I’ll say it again. There is genuine magic in a vinyl record.
The grooves pressed into the vinyl are direct analogs of the sound waves that struck the microphone. Because they’r analogs, the physical medium becomes part of the process of sonic reconstruction. Every single factor in the signal chain—the physical characteristics of the stylus, the cantilever, the coils, the magnets, the tonearm, the turntable motor, the connecting wires, the preamplifier components, the equalization curve—everything affects the signal quality. Every single component votes on the overall sound.
That decades of engineering brilliance have made it possible for such stunning sound to come out of such an obstinate signal path is the triumph of passionate will power over the inordinate obstinacy of the physical universe. During the seventies and eighties, I invested a small fortune into high-end stereo gear and a much larger fortune into an admirable collection of rock and classical and electronic music.
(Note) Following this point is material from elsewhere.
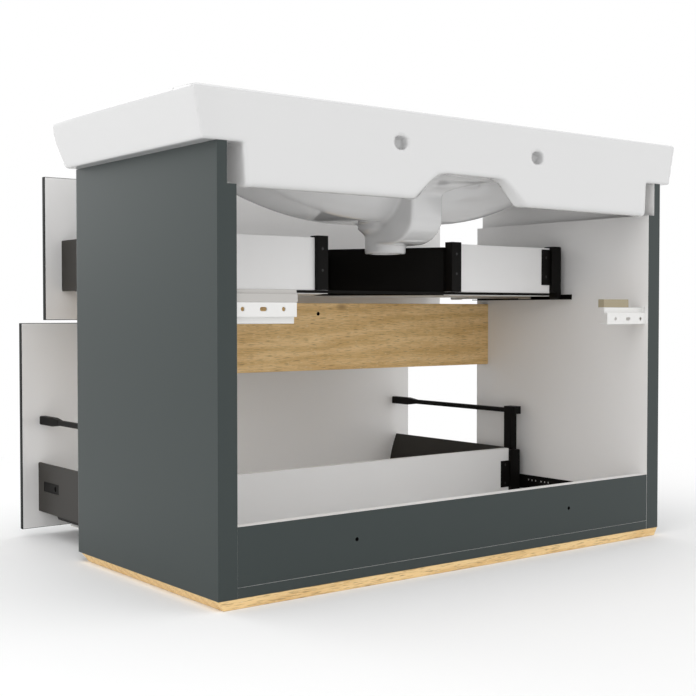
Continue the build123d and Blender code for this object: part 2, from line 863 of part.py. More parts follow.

Playing a vinyl record is an act of devotion for an audiophile. You handle it lovingly, you use a special blower to bow excess dust off it, you give it a wipe with a clean micro-fiber cloth or maybe you run it through an expensive record-cleaning machine, you install a special brush on the end of the tonearm to remove errant dust from the grooves before the stylus gets there, you lower a dust cover over the whole affair so that dust doesn’t land on the record while it’s playing. And you make sure you have the whole thing sonically isolated on so that even an errant foostep won’t be felt by the stylus and produce an audible thump in the music.